线性回归指标

Linear Regression: Coefficients, Variance, LASSO, Ridge

专题: Statistics / 统计
难度: L4
来源: QuantQuestion

个人笔记

题目详情

解释 OLS 系数、它们的方差、 $R^2$ 、调整 $R^2$ ，并比较 LASSO 与 Ridge。

英文原题

Explain OLS coefficients, their variance, $R^2$ , adjusted $R^2$ , and compare LASSO vs Ridge.

解析

OLS 系数：在线性模型 $y=X\beta+\varepsilon$ （含截距可把 1 列并入 $X$ ）下，最小二乘解为

\hat\beta=(X^TX)^{-1}X^Ty,

前提是 $X^TX$ 可逆。

系数方差：若误差满足 $\mathbb{E}[\varepsilon\mid X]=0$ 、 $\mathrm{Var}(\varepsilon\mid X)=\sigma^2 I$ （同方差、独立），则

\mathrm{Var}(\hat\beta\mid X)=\sigma^2 (X^TX)^{-1}.

实际中用残差方差估计 $\sigma^2$ ，并由对角元得到每个系数的标准误。

$R^2$ ：衡量拟合优度

R^2=1-\frac{\mathrm{SSE}}{\mathrm{SST}}=\frac{\mathrm{SSR}}{\mathrm{SST}},

其中 SSE 为残差平方和，SST 为总平方和。
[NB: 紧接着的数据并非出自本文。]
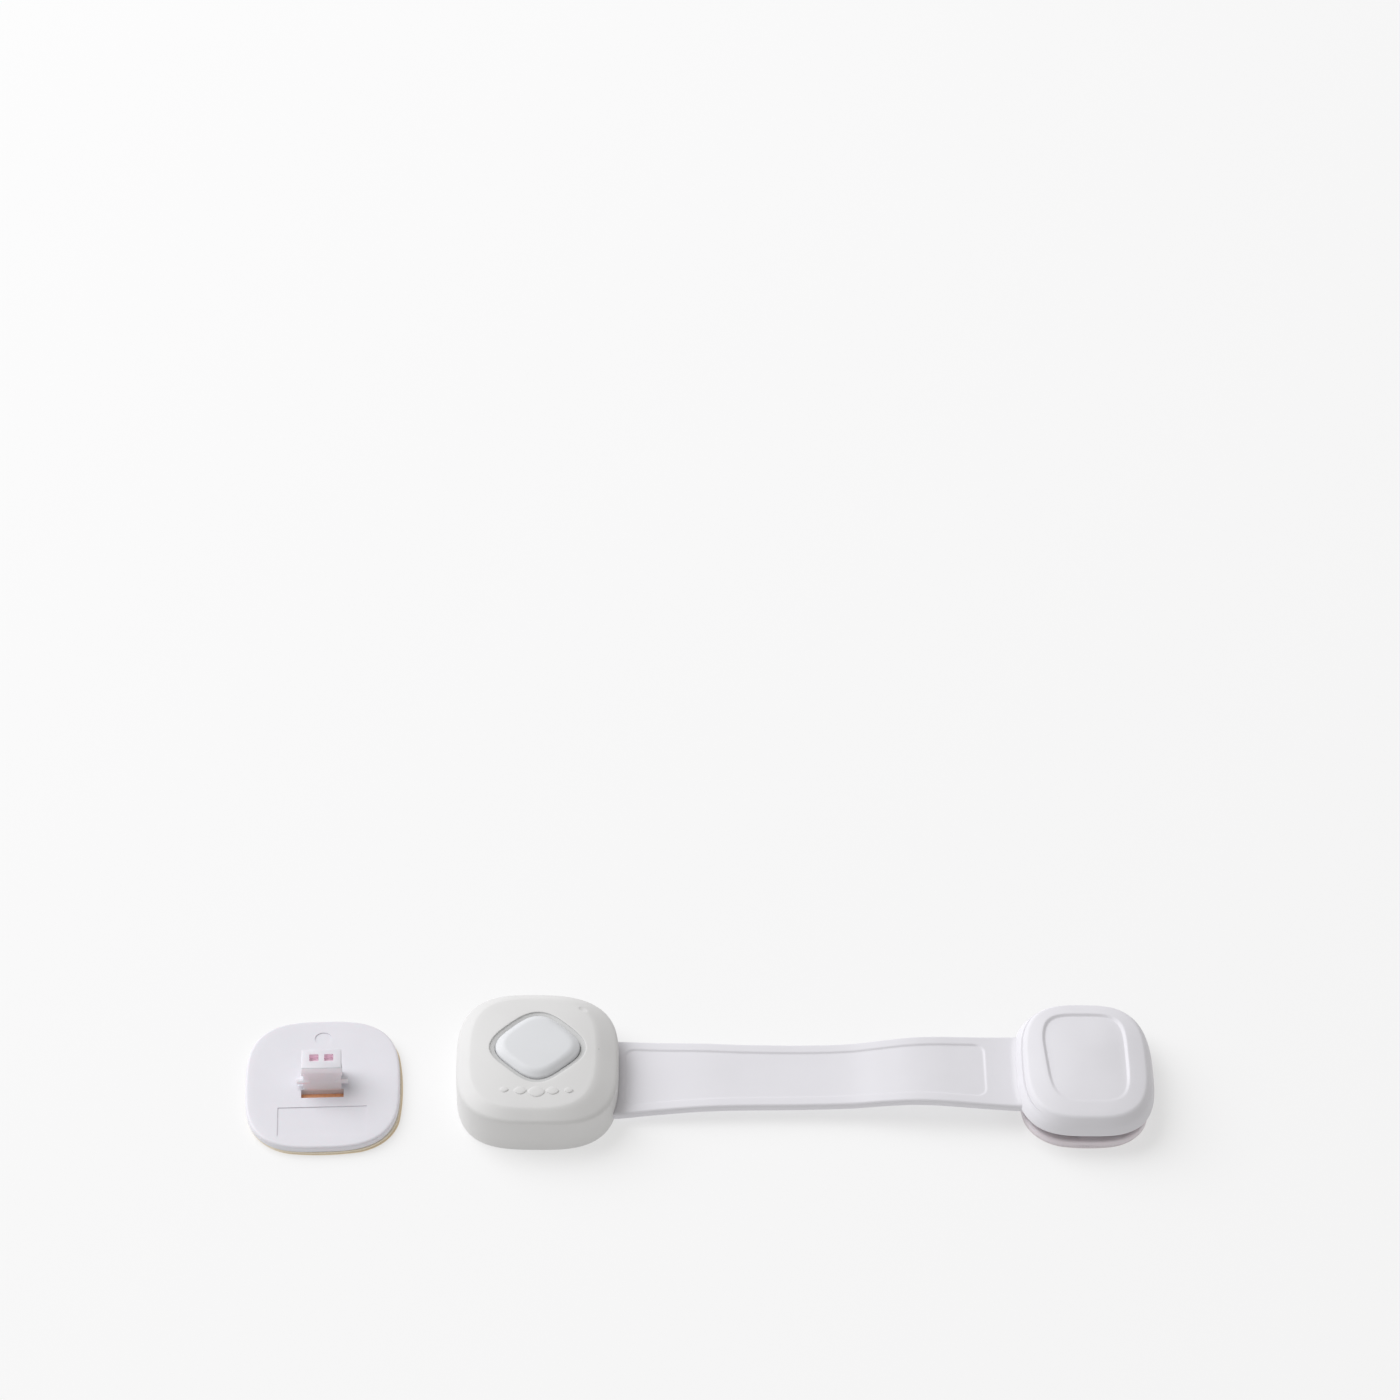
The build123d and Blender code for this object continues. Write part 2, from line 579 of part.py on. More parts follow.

加入自变量不会降低 $R^2$ 。

调整 $R^2$ ：惩罚加入过多自变量

\bar R^2 = 1-\frac{\mathrm{SSE}/(n-p)}{\mathrm{SST}/(n-1)},

其中 $n$ 为样本数， $p$ 为参数个数（含截距）。

Ridge vs LASSO：

Ridge（L2）：
$\min_\beta \|y-X\beta\|_2^2+\lambda\|\beta\|_2^2$
使系数连续收缩、降低方差，但通常不会把系数压到严格 0。
LASSO（L1）：
$\min_\beta \|y-X\beta\|_2^2+\lambda\|\beta\|_1$
倾向于产生稀疏解（部分系数被压到 0），可做变量选择。

两者都是通过引入偏差换取方差下降（bias-variance tradeoff）， $\lambda$ 越大收缩越强。

英文解析

OLS Coefficients: Under the linear model $y=X\beta+\varepsilon$ (where the intercept can be incorporated into $X$ as a column of ones), the least squares solution is

\hat\beta=(X^TX)^{-1}X^Ty,

provided that $X^TX$ is invertible.

Coefficient Variance: If the errors satisfy $\mathbb{E}[\varepsilon\mid X]=0$ and $\mathrm{Var}(\varepsilon\mid X)=\sigma^2 I$ (homoscedasticity and independence), then

\mathrm{Var}(\hat\beta\mid X)=\sigma^2 (X^TX)^{-1}.

In practice, $\sigma^2$ is estimated using the residual variance, and the standard errors for each coefficient are derived from the diagonal elements.

$R^2$ : Measures the goodness of fit

R^2=1-\frac{\mathrm{SSE}}{\mathrm{SST}}=\frac{\mathrm{SSR}}{\mathrm{SST}},

where SSE is the sum of squared residuals and SST is the total sum of squares. Adding predictors will not decrease $R^2$ .

Adjusted $R^2$ : Penalizes the inclusion of too many predictors

\bar R^2 = 1-\frac{\mathrm{SSE}/(n-p)}{\mathrm{SST}/(n-1)},

where $n$ is the sample size and $p$ is the number of parameters (including the intercept).

Ridge vs LASSO:

Ridge (L2):
$\min_\beta \|y-X\beta\|_2^2+\lambda\|\beta\|_2^2$
Causes coefficients to shrink continuously, reducing variance, but typically does not shrink coefficients to exactly zero.
LASSO (L1):
$\min_\beta \|y-X\beta\|_2^2+\lambda\|\beta\|_1$
Tends to produce sparse solutions (shrink some coefficients to zero) and can perform variable selection.

Both methods achieve a bias-variance tradeoff by introducing bias to reduce variance; a larger $\lambda$ results in stronger shrinkage.